Canadians are very appreciated in Flanders, FYI, for those who don't know history, our people saved their people a number of times out of some pretty pickled situations in the wars. We were very sad we couldn't buy any cases, but when the server found out we're Canadian, he ended up bringing us 2 from the back (with glasses to make it look like he's about to pour them) and told us to make sure no one is looking before we stuff them in our bags. He emphasized this is top secret and to not tell anyone he did this - I may be posting this here, but I'm pretty sure no one reads this blog accept our parents and future me for scrapbooking purposes. And if they are, well, whatcha gonna do.

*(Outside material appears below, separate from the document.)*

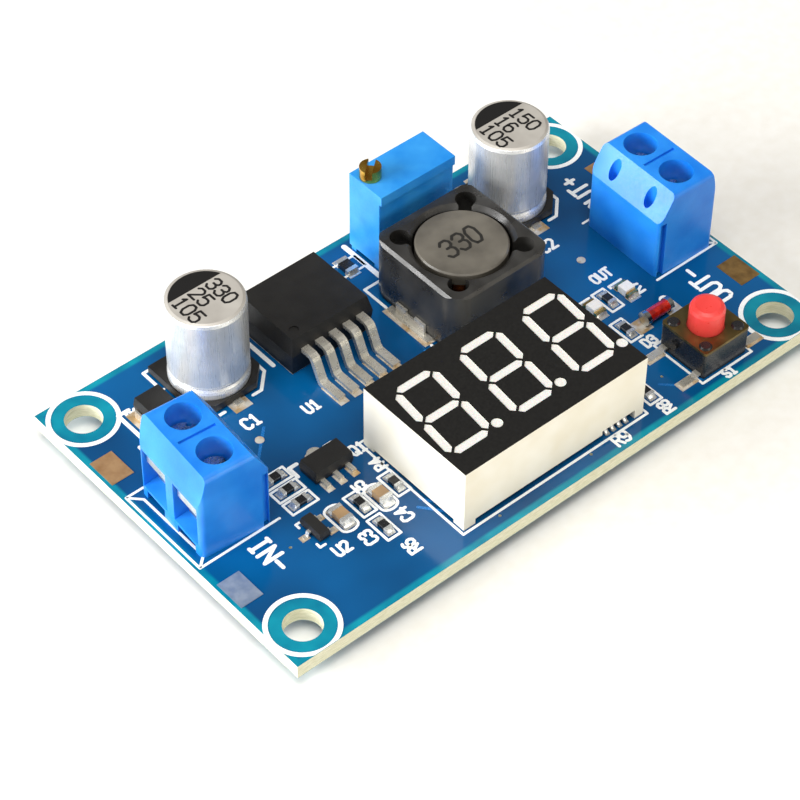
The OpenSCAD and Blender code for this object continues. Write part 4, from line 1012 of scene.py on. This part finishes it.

On our way out, we checked out the monastery from the outside. We wondered how often they used to find babies on their doorsteps...


monastery corridor

baby at door

Fun fact: This monastery was 15km from the front line in the first world war and was unoccupied. From March to June of 1914, it served as a base for the French troops, and from June until the end of the war, it served as a base for the rest of the allies including British and Canadians. 

To complete today's trip, we finished off with sunset shot of Flanders Fields followed by taking part of the Niemandsland Route home.